Couldn't. Agree. More.
You always nail it, Jim Collins!
Nice.
Jim a brand does matter, but people dont understand what a brand is. A brand is not a logo or a design. Your brand is what your customers and potential customers believe you to be. I dont by a BMW because of its logo or its web site design. I buy a BMW because of what I believe the car will do for me. How a design looks is just the attempt to capture and express a brand.... which most people get wrong anyway. Dont confuse a brand with branding, which everyone does. They are very different.
Here's an explanation.
http://blog.livebooks.com/2009/09/do-you-have-a-brand-or-do-you-just-have-a-logo/
Hey Steve,
Thanks for the comment and the link to the Livebooks blog. I think if you take a step back and blur your eyes a little you'll understand that as a career marketing professional I'm probably actually making a point.
In fact, I think I actually hit the underlying elements pretty well in the piece in paragraph two and in point number 5 in the success formula. I'm sure you also agree that if you don't do the rest of this, all of the branding in the world probably doesn't matter ...

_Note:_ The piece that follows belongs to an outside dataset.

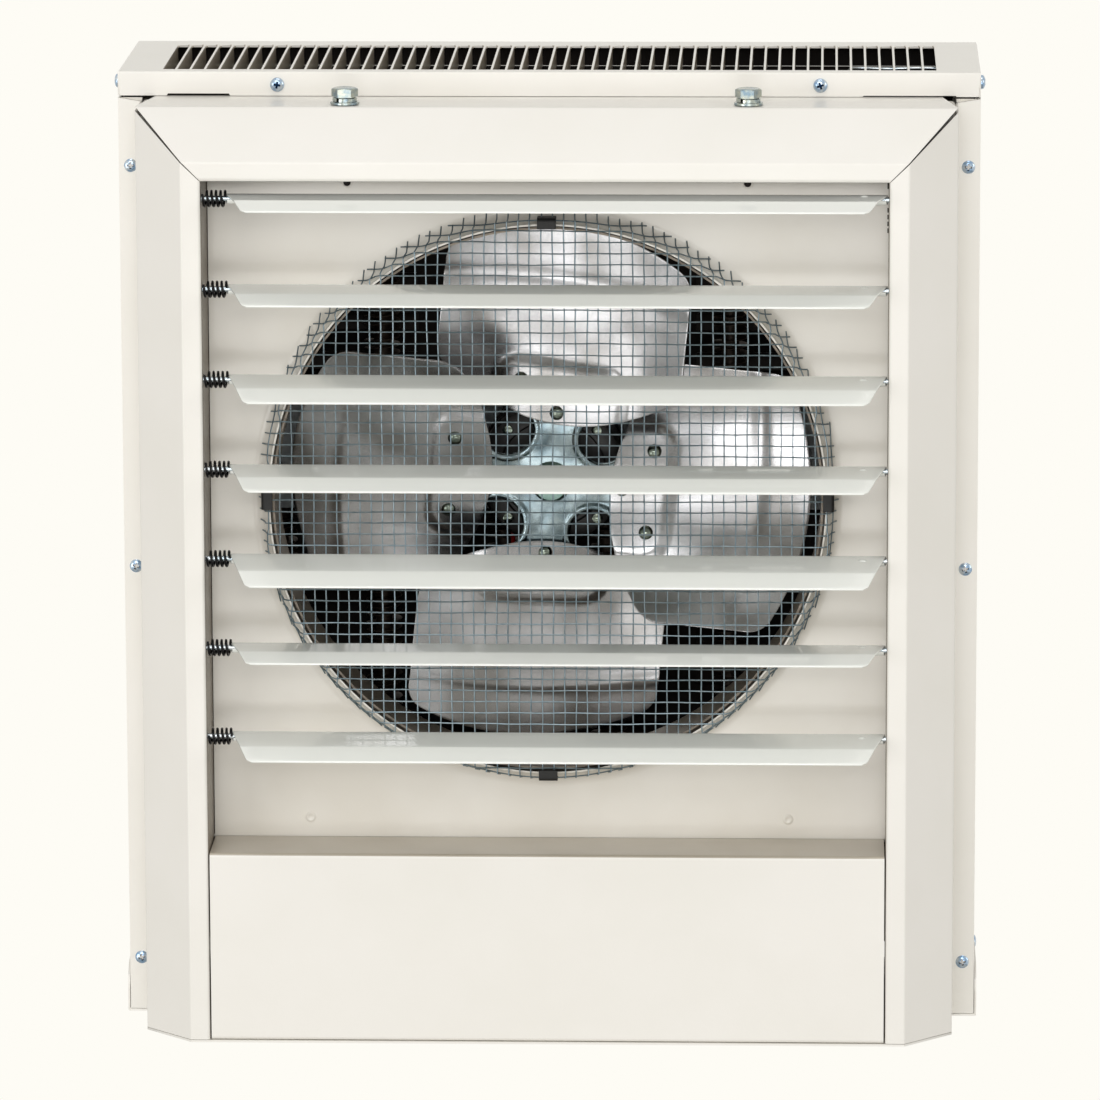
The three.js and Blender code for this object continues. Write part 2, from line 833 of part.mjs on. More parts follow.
const shaft = turned(
  [
    [0, 2 - hubForward],
    [shaftRadius - 0.5, 2 - hubForward],
    [shaftRadius, 2.5 - hubForward],
    [shaftRadius, motorStandoff + shaftEmbed],
    [0, motorStandoff + shaftEmbed],
  ],
  smallSegments
);
place(fan, 'fan_shaft', shaft, zincSteel);

// ---- Motor on its strap bracket ----

function motorBody() {
  const round = 4;
  const bell = 14;
  const bore = shaftRadius + 1.5 * fitGap;
  const waist = motorRadius - 1.2;
  return turned(
    [
      [0, shaftEmbed + fitGap],
      [bore, shaftEmbed + fitGap],
      [bore, -round],
      [motorBoss, -round],
      [motorBoss, 0],
      [motorRadius - round, 0],
      [motorRadius, round],
      [motorRadius, bell],
      [waist, bell],
      [waist, motorLength - bell],
      [motorRadius, motorLength - bell],
      [motorRadius, motorLength - round],
      [motorRadius - round, motorLength],
      [0, motorLength],
    ],
    24
  ).translate(0, motorFace, fanCentre);
}

place(cabinet, 'motor_body', motorBody(), motorEnamel);

const bracketHalf = caseHalf - sheet - fitGap;
const bracketSection = folded([
  [-bracketHalf, bracketBack - bracketReturn],
  [-bracketHalf, bracketBack],
  [bracketHalf, bracketBack],
  [bracketHalf, bracketBack - bracketReturn],
]);
place(
  cabinet,
  'motor_bracket',
  alongZ(bracketSection, fanCentre - bracketHeight / 2, fanCentre + bracketHeight / 2),
  zincSteel
);

// ---- Heating elements: upright finned hairpins ----

const elementTop = caseHeight - elementHeadroom;
const elementBottom = trayBottom - terminalDrop;
const legHalf = elementLegSpacing / 2;

function heatingElement() {
  const bendHeight = elementTop - legHalf - elementTube;
  const bend = range(9).map((k) => {
    const angle = Math.PI * (1 - k / 8);
    return new THREE.Vector3(legHalf * Math.cos(angle), 0, bendHeight + legHalf * Math.sin(angle));
  });
  const path = [
    new THREE.Vector3(-legHalf, 0, elementBottom),
    ...bend,
    new THREE.Vector3(legHalf, 0, elementBottom),
  ];
  const hairpin = tube(path, elementTube, 6, () => axisY.clone());
  const finPitch = (bendHeight - trayTop - 2 * finMargin) / (finsPerLeg - 1);
  const fins = spread(2, elementLegSpacing).flatMap((x) =>
    range(finsPerLeg).map((k) => {
      const z = trayTop + finMargin + k * finPitch - finThickness / 2;
      return alongZ(circle(x, 0, finRadius, 6), z, z + finThickness);
    })
  );
  return join(hairpin, ...fins).translate(0, elementDepth, 0);
}

const elementPlaces = spread(elementCount, elementSpacing);
['left', 'center', 'right'].forEach((side, i) => {
  place(cabinet, `heating_element_${side}`, heatingElement().translate(elementPlaces[i], 0, 0), oxidisedSteel);
});

// ---- Control tray and the parts wired below it ----

function controlTray() {
  const narrow = baffleHalf - sheet - fitGap;
  const wide = caseHalf - trayInset;
  const step = caseFront + sheet + fitGap;
  const half = [
    [narrow, baffleBack + fitGap],
    [narrow, step],
    [wide, step],
    [wide, grilleFront - trayInset - sheet],
  ];
  const holes = elementPlaces.flatMap((x) =>
    spread(2, elementLegSpacing).map((dx) => circle(x + dx, elementDepth, elementTube + 1, 8))
  );
  return alongZ([...half, ...mirrored(half)], trayBottom, trayTop, holes);
}

place(cabinet, 'control_tray', controlTray(), zincSteel);

const componentBack = grilleFront - fitGap;

function contactor() {
  const [front, neck, step] = [componentBack - contactorDepth, componentBack - 0.6 * contactorDepth, 13];
  const top = componentLift + contactorHeight;
  const section = [
    [componentBack, componentLift],
    [componentBack, top],
    [neck, top],
    [neck, top - step],
    [front, top - step],
    [front, componentLift + step],
    [neck, componentLift + step],
    [neck, componentLift],
  ];
  return alongX(section, contactorOffset - contactorWidth / 2, contactorOffset + contactorWidth / 2);
}

place(cabinet, 'contactor', contactor(), phenolic);

// A strip of screw terminals between raised barriers.
function terminalBlock() {
  const barrier = 2.4;
  const half = (terminalPoles * terminalPitch + barrier) / 2;
  const strip = block(-half, half, -terminalDepth, 0, 0, terminalHeight);
  const pockets = spread(terminalPoles, terminalPitch).map((x) => {
    const pocket = (terminalPitch - barrier) / 2;
    return block(x - pocket, x + pocket, -2 * terminalDepth, -terminalDepth / 2, 4, terminalHeight - 4);
  });
  return cut(strip, ...pockets).translate(terminalOffset, componentBack, componentLift + terminalHeight);
}

place(cabinet, 'terminal_block', terminalBlock(), phenolic);

// A bimetal disc thermostat in its flange, on the back of the baffle above the shroud.
function thermalCutout() {
  const front = baffleBack + fitGap;
  const cutoutX = openingHalf - cutoutFlange;
  return turned(
    [
      [0, front],
      [cutoutFlange, front],
      [cutoutFlange, front + 1],
      [cutoutRadius, front + 1],
      [cutoutRadius, front + cutoutDepth],
      [0, front + cutoutDepth],
    ],
    smallSegments
  ).translate(cutoutX, 0, openingTop - cutoutFlange);
}

place(cabinet, 'thermal_cutout', thermalCutout(), phenolic);

// ---- Hanger bolts through the bezel's top flange ----

const washerTop = bezelTop + fitGap + flatWasherThickness + lockWasherThickness;

function hangerBolt(x) {
  const head = alongZ(hexagon(x, hangerDepth, boltAcross), washerTop + fitGap, washerTop + fitGap + boltHead);
  const underHead = washerTop + fitGap;
  const shank = alongZ(circle(x, hangerDepth, boltRadius), underHead - boltLength, underHead + sheet);
  return join(head, shank);
}

// A split lock washer on a flat washer.
function hangerWasher(x) {
  const bore = circle(x, hangerDepth, boltHole);
  const seat = bezelTop + fitGap;
  const flat = alongZ(circle(x, hangerDepth, flatWasherRadius, 16), seat, seat + flatWasherThickness, [bore]);
  const lockBase = seat + flatWasherThickness - sheet / 2;
  const lock = alongZ(circle(x, hangerDepth, lockWasherRadius, 16), lockBase, washerTop, [bore]);
  const split = block(
    x - lockWasherSplit / 2,
    x + lockWasherSplit / 2,
    hangerDepth - flatWasherRadius,
    hangerDepth,
    seat + flatWasherThickness,
    washerTop + sheet
  );
  return cut(join(flat, lock), split);
}

function hangerNut(x) {
  const top = bezelTop - sheet - fitGap;
  return alongZ(hexagon(x, hangerDepth, boltAcross), top - nutHeight, top, [circle(x, hangerDepth, boltHole)]);
}

['left', 'right'].forEach((side, i) => {
  place(cabinet, `hanger_bolt_${side}`, hangerBolt(hangerPlaces[i]), zincSteel);
  place(cabinet, `hanger_washer_${side}`, hangerWasher(hangerPlaces[i]), zincSteel);
  place(cabinet, `hanger_nut_${side}`, hangerNut(hangerPlaces[i]), zincSteel);
});

// ---- Louvres: a curled blade on a rod, held by a friction spring ----

const lipAngle = THREE.MathUtils.degToRad(louverLipAngle);

// The blade's section about its rod: a hem curled round the rod, a flat web and a dropped lip.
function louverSection() {
  const curlSteps = 9;
  const curl = (radius) =>
    range(curlSteps + 1).map((k) => {
      const angle = Math.PI / 2 - (k / curlSteps) * 1.5 * Math.PI;
      return [radius * Math.cos(angle), radius * Math.sin(angle)];
    });
  const [run, fall] = [louverLip * Math.cos(lipAngle), louverLip * Math.sin(lipAngle)];
  const [thickRun, thickFall] = [louverSheet * Math.sin(lipAngle), louverSheet * Math.cos(lipAngle)];
  return [
    [-louverWeb - run + thickRun, hemOuter - fall - thickFall],
    [louverSheet * Math.tan(lipAngle / 2) - louverWeb, hemInner],
    ...curl(hemInner),
    ...curl(hemOuter).reverse(),
    [-louverWeb, hemOuter],
    [-louverWeb - run, hemOuter - fall],
  ];
}

function louverBlade() {
  const tip = -louverWeb - louverLip * Math.cos(lipAngle) + fitGap / 2;
  const half = (end, side) => [
    [end, 2 * hemOuter],
    [end, 0],
    [end - side * louverFoldInset, -louverWeb],
    [end - side * louverTipInset, tip, louverCorner],
  ];
  const plan = rounded([...half(louverLeft, -1), ...half(louverRight, 1).reverse()]);
  const drawn = alongX(louverSection(), louverLeft, louverRight);
  return clip(drawn, alongZ(plan, -louverWeb, louverWeb));
}

const louverRod = () =>
  alongX(circle(0, 0, rodRadius, 10), -openingHalf - rodOverhang, openingHalf + rodOverhang);

const coilRadius = (springDiameter - springWire) / 2;

// The spring's centre line: a helix about the rod whose ends run straight into what they press on.
function springPath() {
  const steps = springTurns * springSteps;
  const advance = (springLength - 2 * springWire) / steps;
  const start = Math.atan2((hemInner + hemOuter) / 2, -Math.sqrt(coilRadius ** 2 - hemInner ** 2));
  const helix = range(steps + 1).map((k) => {
    const angle = start + (2 * Math.PI * k) / springSteps;
    return new THREE.Vector3(
      springWire + k * advance,
      coilRadius * Math.cos(angle),
      coilRadius * Math.sin(angle)
    );
  });
  return [helix[0].clone().setX(0), ...helix, helix.at(-1).clone().setX(springLength)];
}

function leastGap(path, wire) {
  const apart = springSteps / 2;
  const gaps = path.flatMap((point, i) => path.slice(i + apart).map((other) => other.distanceTo(point)));
  return Math.min(...gaps) - wire;
}

console.log(`louver spring: least gap between turns ${leastGap(springPath(), springWire).toFixed(2)} mm`);

const louverSpring = () =>
  tube(springPath(), springWire / 2, springSides, (point) => new THREE.Vector3(0, point.y, point.z)).translate(
    fitGap - openingHalf,
    0,
    0
  );

louverPivots.forEach((height, k) => {
  const louver = new THREE.Group();
  louver.position.set(0, louverPivotDepth, height);
  louver.rotation.x = THREE.MathUtils.degToRad(louverTilts[k % louverTilts.length]);
  cabinet.add(louver);
  place(louver, `louver_blade_${k + 1}`, louverBlade(), louverEnamel);
  place(louver, `louver_rod_${k + 1}`, louverRod(), zincSteel);
  place(louver, `louver_spring_${k + 1}`, louverSpring(), blackSpring);
});

export default heater;
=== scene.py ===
import math
import random

import bmesh
import bpy
from mathutils import Matrix, Vector


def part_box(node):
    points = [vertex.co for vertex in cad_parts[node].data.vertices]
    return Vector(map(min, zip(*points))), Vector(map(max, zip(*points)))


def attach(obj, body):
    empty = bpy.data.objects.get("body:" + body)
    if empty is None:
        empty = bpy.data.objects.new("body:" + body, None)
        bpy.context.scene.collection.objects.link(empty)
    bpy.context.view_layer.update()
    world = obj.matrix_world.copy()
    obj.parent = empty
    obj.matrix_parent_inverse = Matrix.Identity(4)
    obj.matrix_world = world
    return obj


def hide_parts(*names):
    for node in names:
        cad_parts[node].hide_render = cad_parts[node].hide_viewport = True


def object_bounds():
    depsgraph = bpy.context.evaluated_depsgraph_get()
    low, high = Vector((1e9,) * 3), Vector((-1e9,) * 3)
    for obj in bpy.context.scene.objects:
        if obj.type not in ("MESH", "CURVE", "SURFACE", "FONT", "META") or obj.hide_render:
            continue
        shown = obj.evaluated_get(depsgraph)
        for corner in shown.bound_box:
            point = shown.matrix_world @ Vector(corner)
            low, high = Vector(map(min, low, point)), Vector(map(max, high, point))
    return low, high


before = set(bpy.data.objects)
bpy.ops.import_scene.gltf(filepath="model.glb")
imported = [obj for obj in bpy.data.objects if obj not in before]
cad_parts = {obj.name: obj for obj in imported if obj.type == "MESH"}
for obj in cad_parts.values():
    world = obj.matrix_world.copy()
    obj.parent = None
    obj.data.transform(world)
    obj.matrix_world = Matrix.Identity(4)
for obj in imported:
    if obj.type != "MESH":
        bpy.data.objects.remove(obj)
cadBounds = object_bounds()
dice = random.Random(7)

mm = 0.001
cabinetOrigin = Vector((0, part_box("bezel_top")[0].y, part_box("bottom_door")[0].z))
cabinetPlace = Matrix.Translation(cabinetOrigin) @ Matrix.Scale(mm, 4)


def localBox(node):
    low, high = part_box(node)
    return (low - cabinetOrigin) / mm, (high - cabinetOrigin) / mm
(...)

and that of course is my quasi-hidden point.
JC
Perfectly said!
Jim you are still confusing a brand with branding. The premise of your article is that Your brand does not matter but you discuss it in terms of branding. They are different. Your brand is who you are, its what makes you different, its why people talk about you and why they will refere you to there friends. Your brand does matter.
I would agree that your branding need not matter under some circumstances eg where word of mouth can be leveraged as a powerful marketing tool. But what will drive word of mouth is you as a brand.... your creativity, your hard work, your personality etc etc... these are all the things which go to make you a unique, differentiated and ownable brand. ie the tings which people talk about.
Terry Richardson is a photographer who has a very strong brand but has no real branding to speak of.